In the past six years of independent trading, there have been two major projects that have challenged the company. These have impacted on the way in which we operate and focused our commitment on our social impact.  Our chopping board line has always been the back bone of what we do. The demand and range have grown since our first sales in 2006. Although designs have altered over the years, the fundamental process hasn’t. Taking locally grown British hard wood, we manufacture single piece curved boards. The manufacture is part of the recovery program for members of the charity Start Inspiring minds.  In 2010 we contacted high street retailer John Lewis and were invited to do a presentation to the kitchenware buying team in London.  As John Lewis is a cooperative and social enterprise, this fitted with our strategic business aims to ensure a complete ethical chain from raw material to retailer. In the four years we supplied their high street stores, we manufactured over 1200 boards.

Start Creative Chopping Board

“Our work fuses creativity with a social and environmental conscience. It’s got our heart and soul in it.”

The overall impact on the business and, more importantly the volunteers, was positive. The margins were manageable, and the regular sales were good for cash flow.  The impact on our reputation and the commercial significance of this achievement are still being felt today.  The confidence and sense of achievement felt by our volunteers was immense. There was a buzz and excitement in the workshop every time an order went out. Our production teams could physically be seen holding their heads higher and you would catch snippets of conversation, ‘oh yes I make chopping boards for John Lewis’.  The downside to this was that the wave crested and the customer demand for our boards dipped. Sadly, this was reflected in the overall wellbeing of the team and new projects, products and markets have had to be continually sought.  Although everyone involved in this contract at Start Creative got behind the completion of orders, and without the teams of volunteers making, finishing and packaging boards it wouldn’t have happened, there was immense pressure on key members of staff to deliver. In this were the lessons; the responsibility placed on volunteer shoulders must be limited and the balance between challenging people to move from their comfort zones while maintaining positive wellbeing is a fine line.

The second project that also highlighted the delicate balance between commercial development and social impact began in 2016.  We were commissioned by Ground Work Trust MSSTT to design a new space for their ecology park in Trafford.  This quickly developed into a major building project for us.  We designed and constructed a 15 metre by 7 metre round wood timber frame building.  This construction contract was very much out of everyone’s comfort zone and fell within a new field of expertise. A construction design management report was needed, all designs had to be approved by structural engineers and everything we did had to fall within building regulations.  The whole project was under the scrutiny of the HSE, an independent quantity surveyor and, of course, our client.

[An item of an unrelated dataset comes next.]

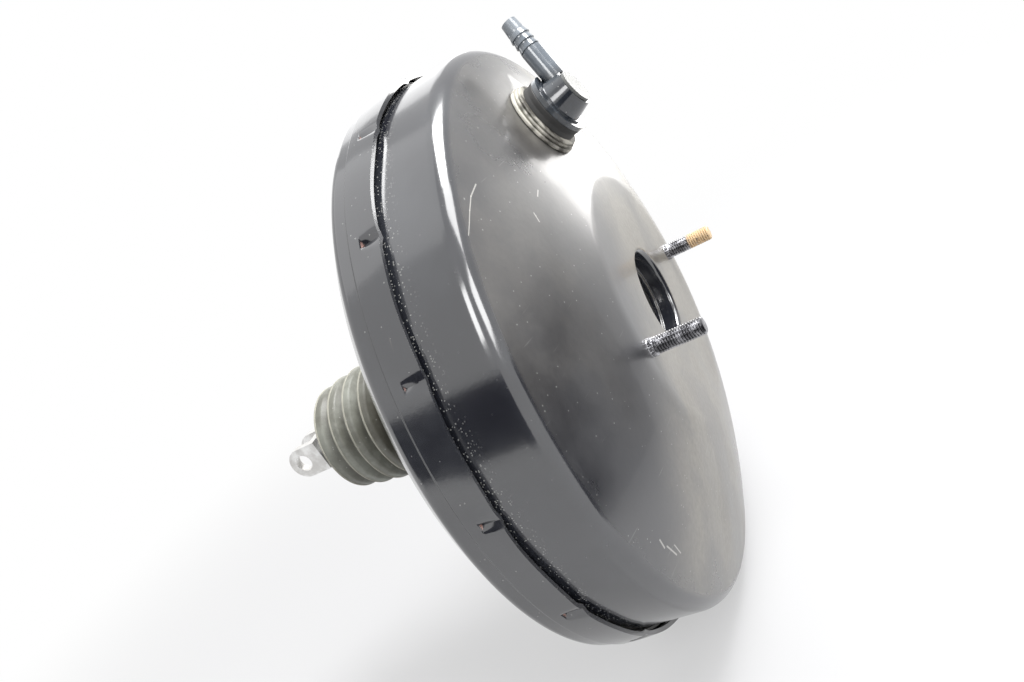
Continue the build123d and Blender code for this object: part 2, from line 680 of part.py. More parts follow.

This type of work suited some of our volunteers but not all. The focused nature of the project meant that the company was all encompassed by it and other areas of the business were affected. The positive impact has been huge; the volunteers directly involved with the build have developed skills and confidences that far exceeded our expectations. The building itself is a legacy to social enterprise and what can be achieved by working together. This project required the company to acquire new skills and build capacity meaning we have evolved far beyond where we were before. We are continually receiving tenders for work that have come directly from new customers seeing this building.

Start Creative Timber Frame

Start Creative – “We have evolved far beyond where we were before.”

And yet, it is important to be truthful and critical of any negative impacts. The one that stands out for us is how major change and evolution in an organisation can have an effect on the wellbeing of its people. There is again that fine balance between good commerce and social value.

It is essential to have both parts ‘Social’ and ‘Enterprise’, and one doesn’t have to necessarily outweigh the other.  Maybe social enterprise should always be about the two balancing each other and each fuelling the other.